Tag Archives: Flashback

30 Seconds of Fun

I’ve been talking about nostalgia recently, and it’s easy to understand why. When your hobby finally reaches more than 50+ years of relevant history, there is a lot to look back at all of the stunning quality involved with a respectful fondness.


And sometimes not

With that in mind, once a year, I usually get a hankering to go back and play some old, old…old old school video games, and the hankering to play Yars’ Revenge hath returned. I decided to download Atari Flashback Classics Vol.1 to quell the desire, but also because I kind of needed something a bit short and sweet due to time constraints to discuss, and several decade old video games fit the bill.


Sic Parvis Magna

The classics collection series has been around in some form or another for awhile now, seeing both physical and digital releases over many years. They also had a run of plug-and-play related mini consoles that stored the dozens of games involved with any single iteration just to give it that real old school feel, Atari 2600 controllers included and all. This was well before Nintendo wanted in on the slice of the mini console retro pie with the release of the NES and SNES mini respectively. My point: in both their original forms and their re-released iterations, all of these games have been around for a hot minute.

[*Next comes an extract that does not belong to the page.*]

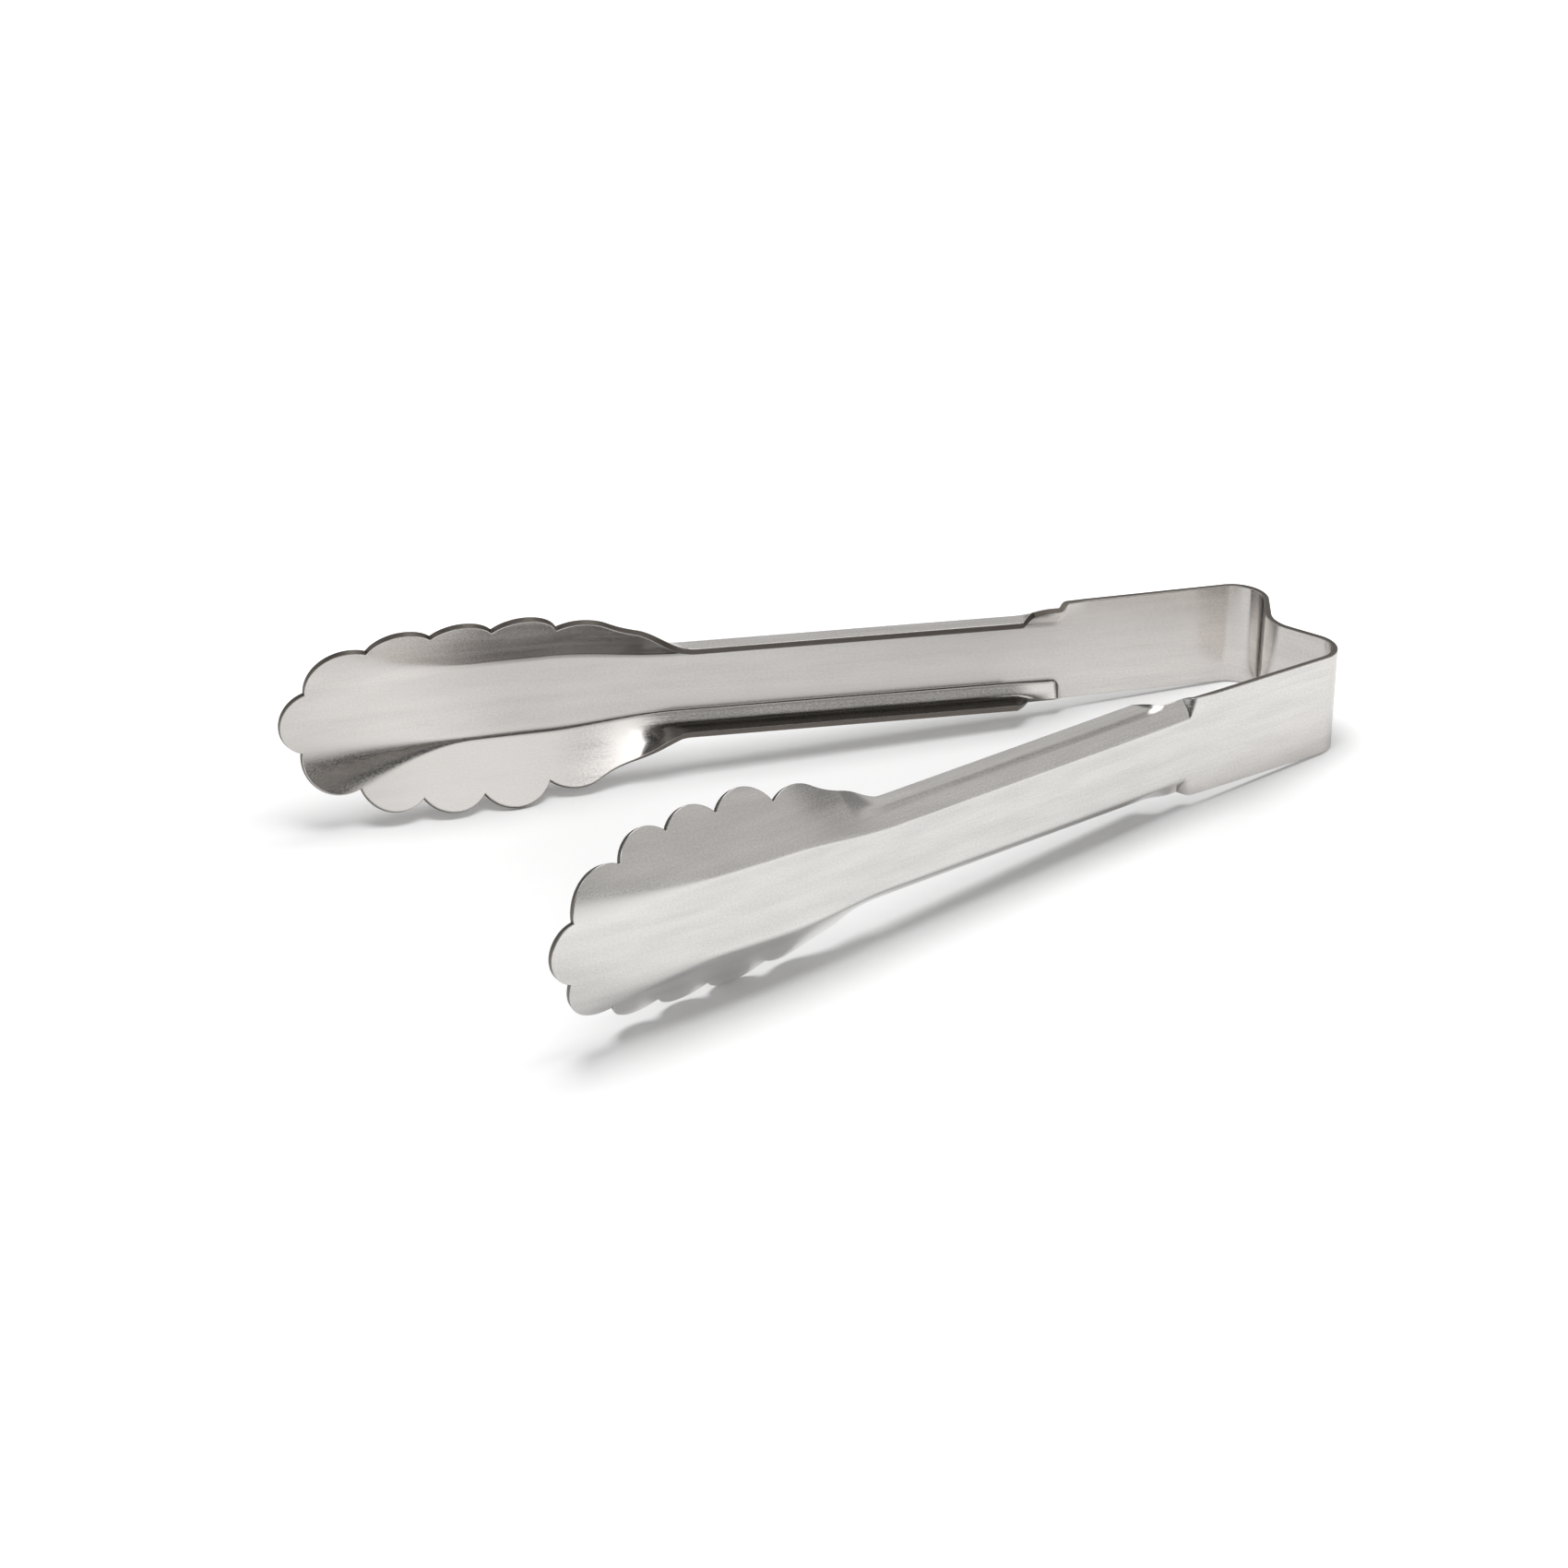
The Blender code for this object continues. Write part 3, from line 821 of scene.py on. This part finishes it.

Oozing forth from the halcyon era of the primordial soup

So one has a lot of games to choose from, even if many of them are extraordinarily simplistic and straight forward, and I cannot heavily emphasize enough of just how basic the games we are dealing with are. With Pong having been released all the way back in 72′ and working from there, to say these games are antiquated is an understatement. The severe technological limitations of the time demanded that the experiences were ridiculously compact, so often times a game would involve sometimes only a single screen encompassing the totality of all gameplay involved.


Which did save a lot of time on gathering screenshots, mind you

You have to have a sense of humor about it, cause the whole thing is fucking silly when you really think about it for longer than two seconds. Don’t get me wrong: I do genuinely appreciate the gameplay involved with these classics, and the history that they represent, but you take a step back for a second and realize you’re dictating on a bunch of blocks on a screen with a high pitched buzzing sound from time to time and quantifying the creative endeavor or semantics of the game design therein. This write up will probably take more of your time than the average amount you’d spend playing any one of these games, in all of their adorable succinctness.

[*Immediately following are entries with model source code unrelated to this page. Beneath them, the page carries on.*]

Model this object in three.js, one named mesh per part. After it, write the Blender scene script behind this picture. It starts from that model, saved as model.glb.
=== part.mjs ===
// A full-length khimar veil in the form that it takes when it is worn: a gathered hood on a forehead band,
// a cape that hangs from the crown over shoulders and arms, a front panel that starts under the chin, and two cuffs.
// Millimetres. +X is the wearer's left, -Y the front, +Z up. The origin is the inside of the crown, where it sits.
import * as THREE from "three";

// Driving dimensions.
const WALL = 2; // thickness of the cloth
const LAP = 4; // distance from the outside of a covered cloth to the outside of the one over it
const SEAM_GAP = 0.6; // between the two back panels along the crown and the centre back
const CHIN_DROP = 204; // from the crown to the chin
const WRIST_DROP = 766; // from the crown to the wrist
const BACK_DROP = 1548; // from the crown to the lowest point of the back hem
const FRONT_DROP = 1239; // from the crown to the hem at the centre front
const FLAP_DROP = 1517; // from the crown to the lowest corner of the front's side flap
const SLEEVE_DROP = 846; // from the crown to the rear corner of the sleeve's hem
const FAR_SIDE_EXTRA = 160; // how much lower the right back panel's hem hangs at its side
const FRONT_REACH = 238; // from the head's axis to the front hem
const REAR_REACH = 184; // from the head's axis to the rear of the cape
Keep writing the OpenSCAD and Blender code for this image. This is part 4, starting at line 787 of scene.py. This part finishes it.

Behold! Basically all of the gameplay of Black Widow in a single pic!

Much to that point, there is a relevant quote I’m re-appropriating from a game designer named Jaime Griesemer, who worked on Halo 1 and 2 for Bungie back in the day. He famously described the process of designing a game as trying to nail that “30 seconds of fun”, massively paraphrase of course, going on to describe an average encounter in the Halo games he worked on. He would go on to point out that you can have great graphics and a cool story, but if you don’t nail that 30 seconds, you don’t have a game. (apologies for the lack of linked source; it happened, trust me.) Based on the caliber of design for both Halo titles in question, I would most certainly be inclined to agree. Retrofitting and applying that quotation within consideration to these old school Atari titles, the games represent such a distilled sense of concentrated gaming goodness, coupled with the limitations of the time, and you really are seeing that quote live up to it’s essence in real time, as any of these games really are that 30 seconds of fun and nothing else.

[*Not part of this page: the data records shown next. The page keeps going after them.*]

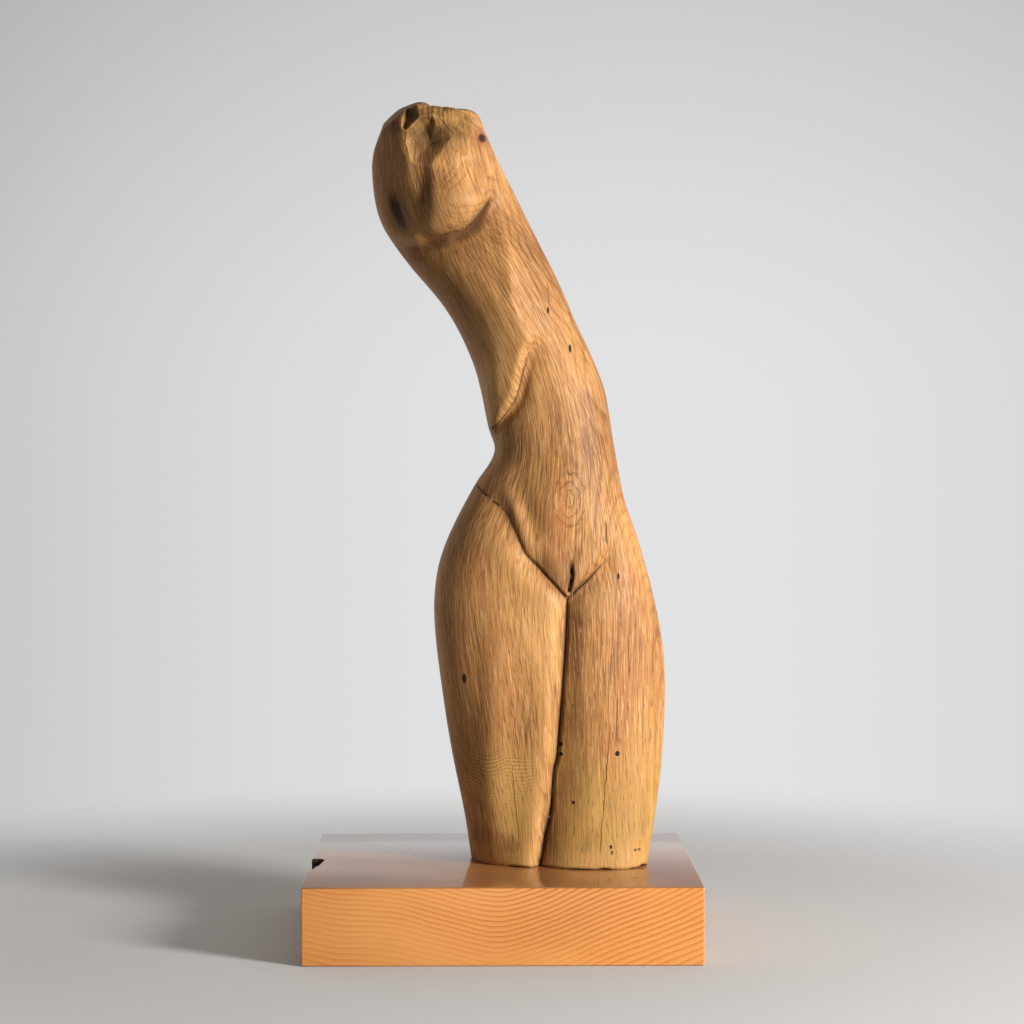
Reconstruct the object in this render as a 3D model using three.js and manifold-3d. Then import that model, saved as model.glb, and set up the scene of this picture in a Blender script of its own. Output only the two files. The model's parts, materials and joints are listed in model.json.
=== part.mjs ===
// A female torso carved from one leaning log, standing on a softwood plinth.
// Millimetres, +Z up. The figure faces -Y and +X is to the viewer's right.
// The origin is the middle of the plinth's underside.

import * as THREE from "three";
import { mergeVertices } from "three/addons/utils/BufferGeometryUtils.js";
import { RoundedBoxGeometry } from "three/addons/geometries/RoundedBoxGeometry.js";
import Module from "manifold-3d";

// Driving dimensions of the plinth.
const plinthWidth = 275;
const plinthDepth = 240;
const plinthHeight = 54;
const plinthEdgeRadius = 2.5;
const plinthEdgeSteps = 2;

// The bark pocket in the plinth's left top edge, seen from above: a flat far wall, the deepest
// point a little nearer, and a long slope that runs out towards the front.
const pocketFarWall = 5;
const pocketLength = 66;
const pocketFarDepth = 8;
const pocketDepth = 13;
const pocketDrop = 34;

// Driving dimensions of the torso, and where its feet stand on the plinth.
const torsoHeight = 546;
const feetToTheRight = 43;
const feetToTheFront = 0;

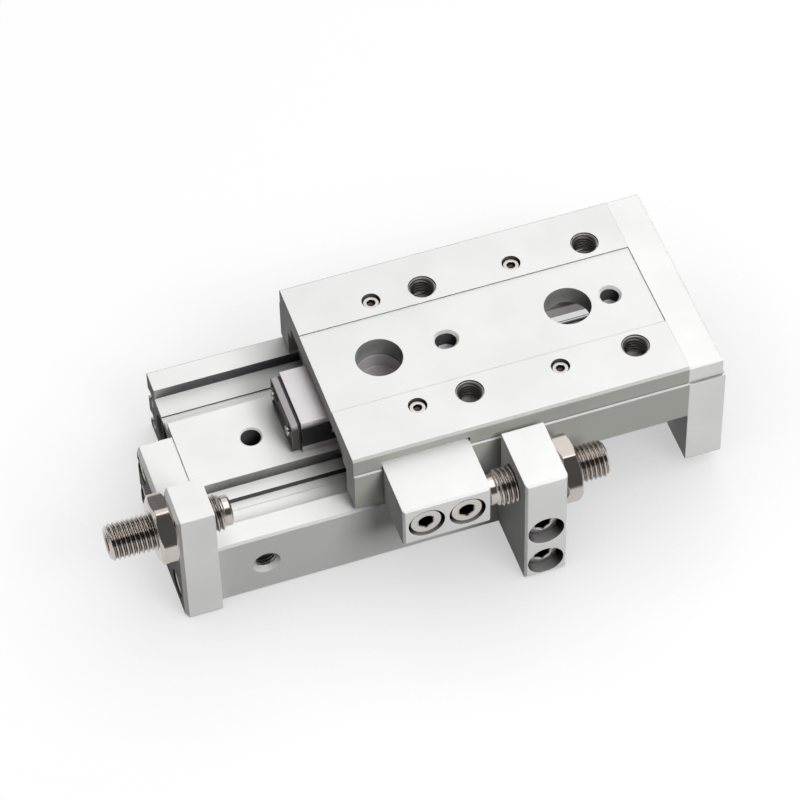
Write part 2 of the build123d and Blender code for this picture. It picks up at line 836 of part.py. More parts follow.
with BuildPart() as piston_near:
    piston(-bore_y)
save(piston_near, "piston_near")

with BuildPart() as piston_far:
    piston(bore_y)
save(piston_far, "piston_far")

with BuildPart() as piston_seals:
    for side in (bore_y, -bore_y):
        for x in seal_x:
            ring((x, side, bore_z), bore_radius - rod_clearance, seal_floor, piston_seal_width)
save(piston_seals, "piston_seals")

with BuildPart() as piston_magnets:
    for side in (bore_y, -bore_y):
        ring((magnet_x, side, bore_z), seal_floor + magnet_wall, seal_floor, magnet_width)
save(piston_magnets, "piston_magnets")

with BuildPart() as piston_bumpers:
    for side in (bore_y, -bore_y):
        ring((piston_front, side, bore_z), bumper_radius, rod_radius + tap_clearance, bumper_thickness)
save(piston_bumpers, "piston_bumpers")


# Adjusters: threaded stop bolts with a plain tip and a key socket at the outer end
def adjuster(tip):
    """The tip plane is at the end that stops the table, facing the table."""
    shank = tip.offset(-adjuster_tip_length)
    with Locations(tip):
        Cylinder(adjuster_tip_radius, adjuster_tip_length, align=(Align.CENTER, Align.CENTER, Align.MAX))
    with Locations(shank):
        Cylinder(
            adjuster_radius,
            adjuster_length - adjuster_tip_length,
            align=(Align.CENTER, Align.CENTER, Align.MAX),
        )
    with BuildSketch(tip.offset(-adjuster_length)) as socket:
        RegularPolygon(adjuster_key / 2, 6, major_radius=False)
    extrude(socket.sketch, amount=adjuster_key_depth, mode=Mode.SUBTRACT)


def lock_nut(seat, turn):
    """The seat plane is the face that the nut presses on, facing the nut."""
    with BuildSketch(seat) as hexagon:
        RegularPolygon(nut_width / 2, 6, major_radius=False, rotation=turn)
        Circle(nut_corner_radius, mode=Mode.INTERSECT)
        Circle(bolt_hole, mode=Mode.SUBTRACT)
    extrude(hexagon.sketch, amount=nut_height)


with BuildPart() as front_adjuster:
    adjuster(facing_rear(front_tip_x, front_axis_y, front_axis_z))
save(front_adjuster, "front_adjuster")

with BuildPart() as front_lock_nut:
    lock_nut(facing_front(holder_front, front_axis_y, front_axis_z), front_nut_turn)
save(front_lock_nut, "front_lock_nut")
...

The replaybility on Millipede really has legs

And that’s perfectly alright, mind you, as these games had no frame of reference to work with, as their mission statement was to become the frame of reference for future generations to be inspired by. The onus back then was on giants like Atari to create the context for what would become the groundwork for the very foundation of gaming itself. Accomplishing that by spending time developing a title in a couple of months with almost no staff, a couple kilobytes of memory, and 30 seconds of fun to play around with, and you are left somewhere between shock and awe as you laugh at the absurdity of this very notion having spawned a multi-billion dollar industry that helped to make gamers of us all.


Yars’ Revenge: a real work of art

As is the case with a lot of my writing, I always have a billion ideas at the ready and only about 10 minutes to to do anything with them all. I’ll leave you with the reminder that Yars’ Revenge is awesome, and that in a stroke of ridiculous absurdity, a follow up sequel more than 40 years later (!) called Yars Rising, which is taking the form of a Metroidvania, is coming out for the Switch in a mere 23 days. And how!